The retired garda’s request for face-to-face talks with Frances Fitzgerald comes as the Government yesterday said the new claims were “very serious” and would be dealt with promptly.
Despite the pledge, Leo Varadkar, the transport minister, warned it was now clear that the Department of Justice was not fit for purpose and that An Garda Síochána was in crisis.
Mr Wilson is chairman of campaign group Justice4All, a forum which includes several Independent TDs. The group have given 22 affidavits about allegations to the Department of Justice and 27 to the Department of the Taoiseach.
These claims include:
- The family of a man who say his death was not by misadventure and want another hearing. They claim no convictions were made as the person involved has connections with garda;
- A psychiatric nurse who says he witnessed the death of a patient in Garda handcuffs and who says he was subjected to ongoing harassment by gardaí after he went public with his claims;
- A doctor who claims some of his patients were brutalised while in Garda custody and that he was intimidated after refusing to keep quiet about the cases.

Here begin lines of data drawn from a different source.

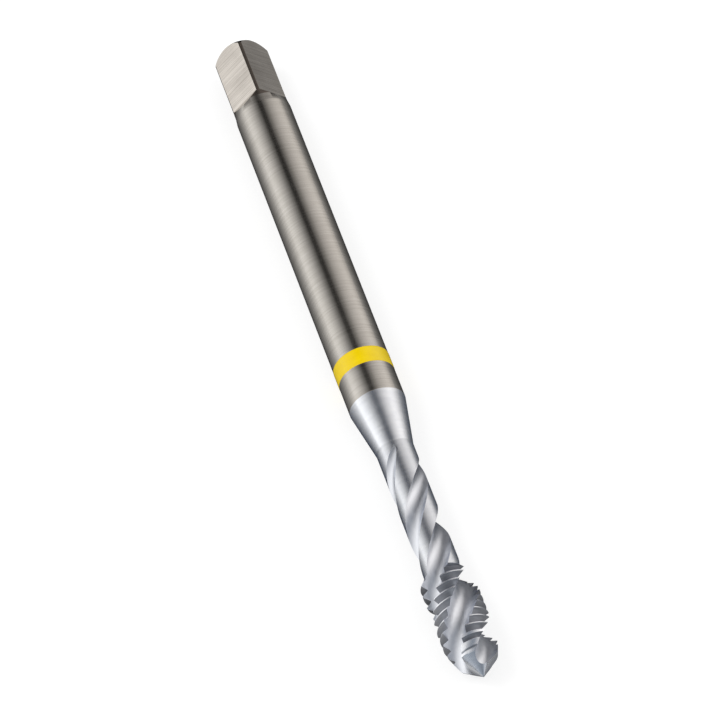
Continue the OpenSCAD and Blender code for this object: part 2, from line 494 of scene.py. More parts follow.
# %% Rows of the neck and of the point
NECK_CROWDING = 1.5
neck_share = limited((row - 1) / (NECK_ROWS - 2))
neck_along = size("Flute Start") + (
    size("Thread Start") - size("Flute Start")) * neck_share ** NECK_CROWDING
least_radius = size("Core Radius") + size("Trace Depth")
point_share = limited((row - (NECK_ROWS + THREAD_ROWS)) / (POINT_ROWS - 1))
tip_share = limited((row - (NECK_ROWS + THREAD_ROWS + POINT_ROWS - 1)) / TIP_ROWS)
point_radius = (least_radius + (root_radius - least_radius) * (1 - point_share) ** 2) * (1 - tip_share)
point_along = size("Length") - point_radius / size("Point Slope")

along = in_point.either(point_along, in_thread.either(thread_along, neck_along))
bar = in_point.either(point_radius, in_thread.either(thread_radius, size("Neck Radius")))
print("rows:", NECK_ROWS, "neck,", THREAD_ROWS, "thread,", POINT_ROWS + TIP_ROWS, "point")

# %% The place of every grid point on the wall of a groove or on a land
lift = (size("Neck Radius") - least_radius) * limited(
    (size("Flute Start") + size("Flute Run-out") - along) / size("Flute Run-out")) ** 2
centre = full_radius + lift
behind_edge = on_land.either(1 - across_land, step / GROOVE_LANES)
fading = limited(((size("Length") - along) * size("Point Slope") - least_radius)
                 / (root_radius - least_radius))
relief = behind_edge * fading * limited((along - size("Thread Start")) / size("Thread Bevel")) * (
    size("Land Relief") + size("Lead Relief") * limited(
        (along - (point_start - size("Lead Length"))) / size("Lead Length")))
radius = bar - relief
arc_to_edge = wall_arc(radius, centre)
arc_to_root = wall_arc(radius.least(root_radius - relief), centre)

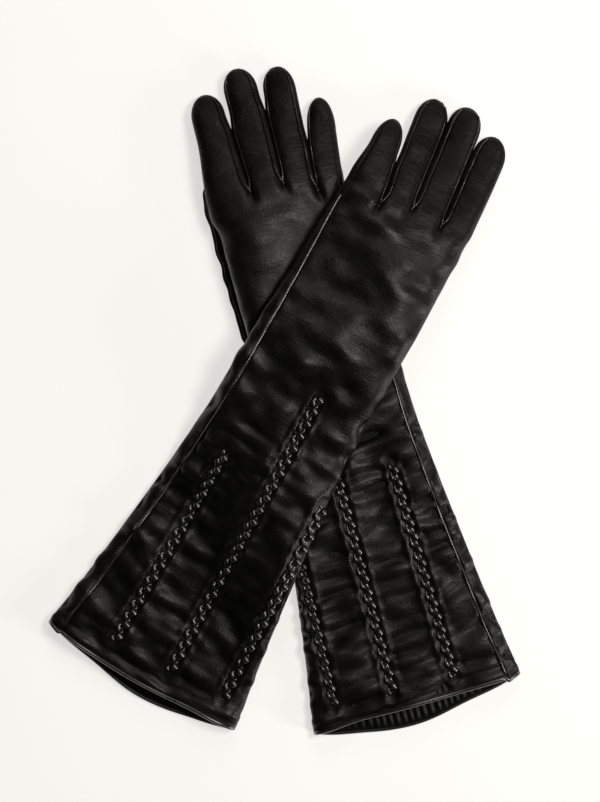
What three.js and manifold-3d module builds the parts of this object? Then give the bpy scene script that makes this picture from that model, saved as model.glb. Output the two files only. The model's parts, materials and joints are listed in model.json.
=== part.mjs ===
// A pair of elbow-length black leather dress gloves, laid crossed on a table: the right-hand glove
// below, the left-hand glove draped over it. Millimetres, +Z up, gloves pointing roughly along +Y.
// Each glove is built in its own frame: x across the hand (+ towards the thumb), y from the cuff hem
// to the fingertips, z up from the table.
import * as THREE from 'three';
import ManifoldModule from 'manifold-3d';

const wasm = await ManifoldModule();
wasm.setup();

// Materials and thicknesses
const LEATHER = 1.0;
const FACING = 0.8;
const LINING = 0.6;
const GAP = 0.4; // between neighbouring pieces of leather
const LINING_CLEARANCE = 0.2; // more, between the leather and what lies inside it

// Hand and shaft: half widths at distances from the hem, and the height of the flattened tube
const OUTLINE = [
  { y: 0, little: 67.5, thumb: 66.5 },
  { y: 30, little: 62.2, thumb: 61.5 },
  { y: 60, little: 58.2, thumb: 57.8 },
  { y: 120, little: 51.2, thumb: 51.2 },
  { y: 170, little: 46.7, thumb: 46.2 },
  { y: 205, little: 45.6, thumb: 45.2 },
  { y: 265, little: 43.5, thumb: 46.8 },
  { y: 334, little: 42.2, thumb: 45.8 },
];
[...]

Mr Wilson’s letter, seen by the Irish Examiner, was sent to Ms Fitzgerald last week just after Alan Shatter resigned as minister. It says: “The replies received back from your predecessor were not sufficient. We still await the Taoiseach’s replies.
“Justice4All.ie seek to meet with you, Minister.

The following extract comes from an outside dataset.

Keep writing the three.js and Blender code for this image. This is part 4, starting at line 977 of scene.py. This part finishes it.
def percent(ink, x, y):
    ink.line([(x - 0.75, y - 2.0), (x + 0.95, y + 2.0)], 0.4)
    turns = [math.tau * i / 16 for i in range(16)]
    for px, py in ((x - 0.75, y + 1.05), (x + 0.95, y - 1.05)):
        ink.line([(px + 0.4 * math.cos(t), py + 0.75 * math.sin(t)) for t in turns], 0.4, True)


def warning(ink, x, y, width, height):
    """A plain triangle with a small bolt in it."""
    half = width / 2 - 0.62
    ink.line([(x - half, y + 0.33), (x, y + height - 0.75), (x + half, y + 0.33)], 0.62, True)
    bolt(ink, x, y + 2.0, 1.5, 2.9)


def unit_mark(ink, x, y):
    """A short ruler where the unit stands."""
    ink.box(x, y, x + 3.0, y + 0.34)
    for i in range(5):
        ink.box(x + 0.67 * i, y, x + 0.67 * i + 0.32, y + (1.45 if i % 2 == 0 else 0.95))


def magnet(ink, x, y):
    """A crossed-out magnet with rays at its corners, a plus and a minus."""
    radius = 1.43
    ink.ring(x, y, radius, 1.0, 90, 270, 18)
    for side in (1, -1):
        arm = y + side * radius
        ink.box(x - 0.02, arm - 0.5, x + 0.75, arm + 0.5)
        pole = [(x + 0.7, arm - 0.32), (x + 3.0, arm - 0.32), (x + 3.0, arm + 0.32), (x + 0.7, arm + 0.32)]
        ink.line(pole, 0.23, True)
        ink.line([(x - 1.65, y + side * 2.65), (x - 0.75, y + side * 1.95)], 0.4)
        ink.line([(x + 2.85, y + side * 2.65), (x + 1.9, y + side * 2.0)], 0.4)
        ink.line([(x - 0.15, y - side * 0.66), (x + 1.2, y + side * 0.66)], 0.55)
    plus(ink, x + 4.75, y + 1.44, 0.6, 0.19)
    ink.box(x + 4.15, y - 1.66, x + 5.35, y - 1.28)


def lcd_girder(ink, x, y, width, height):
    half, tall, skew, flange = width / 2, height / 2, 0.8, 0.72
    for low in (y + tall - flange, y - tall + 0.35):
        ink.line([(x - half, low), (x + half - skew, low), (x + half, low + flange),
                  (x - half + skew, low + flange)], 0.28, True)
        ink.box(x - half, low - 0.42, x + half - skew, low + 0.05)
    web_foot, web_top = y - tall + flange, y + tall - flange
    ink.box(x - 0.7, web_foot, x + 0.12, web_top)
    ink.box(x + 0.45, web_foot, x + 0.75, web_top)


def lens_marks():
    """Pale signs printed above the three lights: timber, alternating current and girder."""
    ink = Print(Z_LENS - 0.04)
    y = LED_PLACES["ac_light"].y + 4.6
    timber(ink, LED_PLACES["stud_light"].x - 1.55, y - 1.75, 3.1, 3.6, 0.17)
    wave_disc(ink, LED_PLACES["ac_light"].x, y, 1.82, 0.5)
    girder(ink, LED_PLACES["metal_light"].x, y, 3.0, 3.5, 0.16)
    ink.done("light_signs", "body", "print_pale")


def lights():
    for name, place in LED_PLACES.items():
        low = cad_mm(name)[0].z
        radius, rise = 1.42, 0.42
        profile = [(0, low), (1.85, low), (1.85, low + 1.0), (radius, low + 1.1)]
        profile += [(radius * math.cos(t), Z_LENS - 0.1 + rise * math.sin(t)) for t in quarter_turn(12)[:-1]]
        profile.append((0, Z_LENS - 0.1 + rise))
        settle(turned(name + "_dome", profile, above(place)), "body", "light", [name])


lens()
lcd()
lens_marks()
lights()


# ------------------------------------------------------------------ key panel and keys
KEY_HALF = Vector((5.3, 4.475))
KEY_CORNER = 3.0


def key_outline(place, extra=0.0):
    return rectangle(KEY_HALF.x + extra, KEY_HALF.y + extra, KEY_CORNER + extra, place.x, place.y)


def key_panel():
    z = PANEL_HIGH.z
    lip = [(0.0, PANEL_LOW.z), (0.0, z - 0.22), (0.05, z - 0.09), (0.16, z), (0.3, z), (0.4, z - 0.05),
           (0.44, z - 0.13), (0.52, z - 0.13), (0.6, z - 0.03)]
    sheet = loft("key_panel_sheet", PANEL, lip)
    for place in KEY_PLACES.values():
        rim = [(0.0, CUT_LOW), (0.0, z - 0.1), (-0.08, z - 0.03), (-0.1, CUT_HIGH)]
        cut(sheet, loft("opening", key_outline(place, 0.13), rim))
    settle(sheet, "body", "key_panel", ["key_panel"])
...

“We would value the opportunity to discuss our experiences face to face with you. We believe that, by having a discussion with you, you will be made aware first hand of how the system has let down the citizens.

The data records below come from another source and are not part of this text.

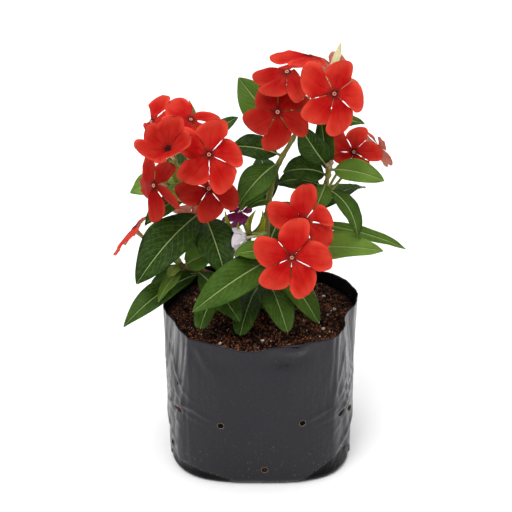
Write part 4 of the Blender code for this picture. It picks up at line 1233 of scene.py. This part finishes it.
# How much darker some blooms are painted: shade for blooms that lie under others, partly a deeper red
SHADE_AND_DEEPER_RED = {"bloom_crown_low": 0.48, "bloom_left_drop": 0.5, "bloom_left_under": 0.42, "bloom_crown_high": 0.3,
          "bloom_left_cup": 0.15, "bloom_left_back": 0.5, "bloom_second": 0.06}

# A corolla's finishes in the order of its materials
FACE, BACK, COLLAR, EYE, PINHOLE, TUBE = range(6)

# The mouth turned round the bloom's axis: (radius, depth behind the eye in mm, finish)
MOUTH_PROFILE = ((0.3, 1.6, PINHOLE), (0.36, 0.1, PINHOLE), (0.55, -0.42, EYE), (0.9, -0.62, EYE),
                 (1.2, -0.45, EYE), (1.4, -0.05, COLLAR), (1.7, 0.1, COLLAR), (2.3, 0.3, COLLAR),
                 (2.3, 0.6, COLLAR), (1.75, 1.1, TUBE))

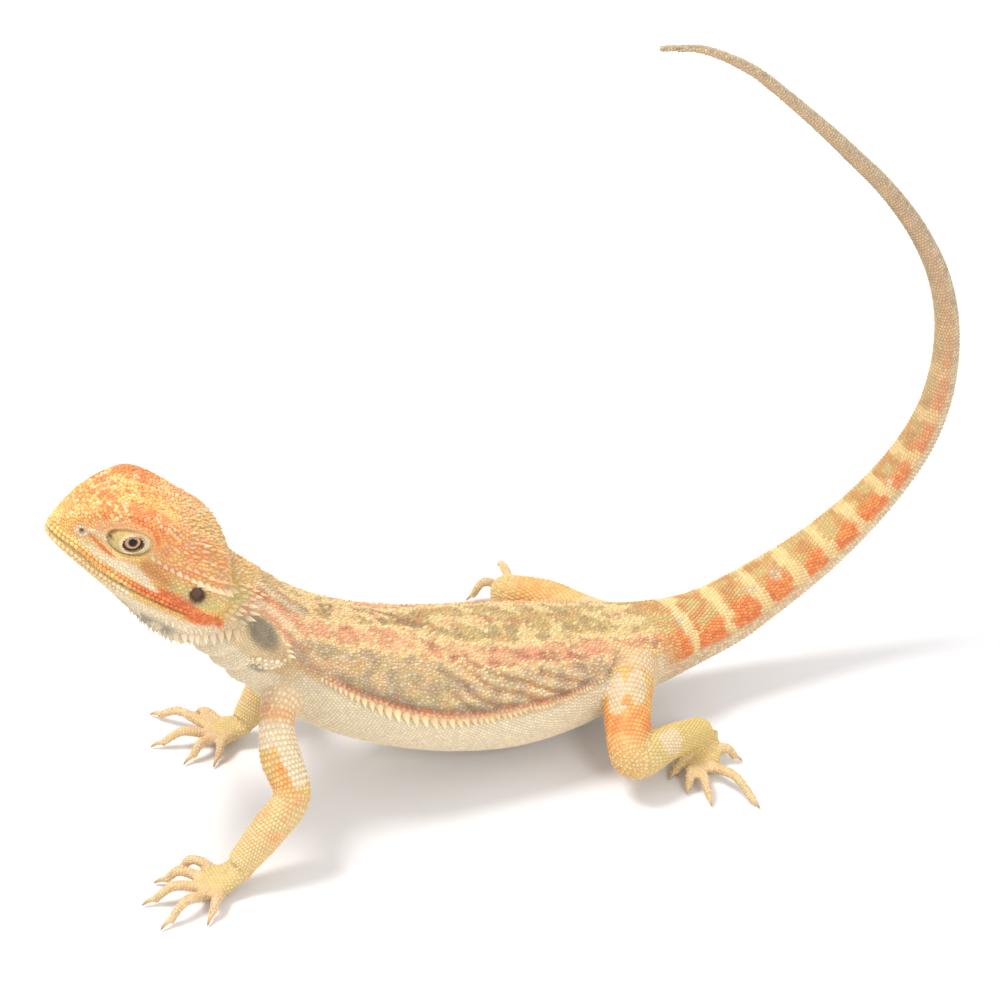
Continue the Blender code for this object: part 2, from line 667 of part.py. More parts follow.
def main():
    for obj in list(bpy.data.objects):
        bpy.data.objects.remove(obj)
    flesh_objects()
    head_organs()
    claws()
    centre_on_origin()


if __name__ == "__main__":
    main()
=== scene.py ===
"""The looks of a life-size bearded dragon: one skin with folds and lids, a coat of solid scales and spikes
over it, eyes, eardrums and claws, on a plain pale floor.

Sizes are millimetres in the animal's own directions, as in its solids: +X runs from head to tail, +Y is the
animal's right and +Z is up. placed() turns them into the frame's metres.
"""

import math

import bmesh
import bpy
import numpy as np
from mathutils import Matrix, Vector
from mathutils.bvhtree import BVHTree
from mathutils.kdtree import KDTree
from mathutils.noise import noise as perlin


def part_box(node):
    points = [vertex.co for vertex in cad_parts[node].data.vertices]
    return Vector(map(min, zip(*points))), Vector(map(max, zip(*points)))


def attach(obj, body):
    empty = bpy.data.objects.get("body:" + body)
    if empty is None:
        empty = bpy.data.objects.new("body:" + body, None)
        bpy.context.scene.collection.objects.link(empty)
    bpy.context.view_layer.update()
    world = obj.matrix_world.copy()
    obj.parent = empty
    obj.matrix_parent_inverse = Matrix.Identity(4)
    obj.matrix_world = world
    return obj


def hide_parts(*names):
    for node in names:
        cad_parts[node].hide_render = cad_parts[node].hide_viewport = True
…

“We believe that we can be of great assistance to you in getting a better Garda force and a better GSOC in place.”
Tánaiste Eamon Gilmore said the latest claims against gardaí were “very serious”.
“The important thing is that the allegations are examined and investigated as quickly as possible,” he said.
The Cabinet tomorrow will discuss options for a statutory inquiry on separate claims against gardaí by whistleblower Sgt Maurice McCabe and how they were not properly handled by the force or the Department of Justice. Sgt McCabe has said he feels vindicated, after the Guerin report last week recommended the full inquiry.
It found there was no independent investigation into Sgt McCabe’s concerns and that Mr Shatter failed under his statutory responsibilities to act on the Garda’s claims.
Sgt McCabe had his full access to the Garda Pulse system restored on Saturday.
The Oireachtas justice committee will this week begin hearings on changes to the oversight of the force, with contributions from campaign groups as well as representative bodies.
However, Mr Varadkar yesterday warned the force was in “crisis”, and suggested the Department of Justice was “not fit for purpose”.
Fianna Fáil TD Seán Fleming said there was “too much of a cosy relationship” between senior department officials and the force.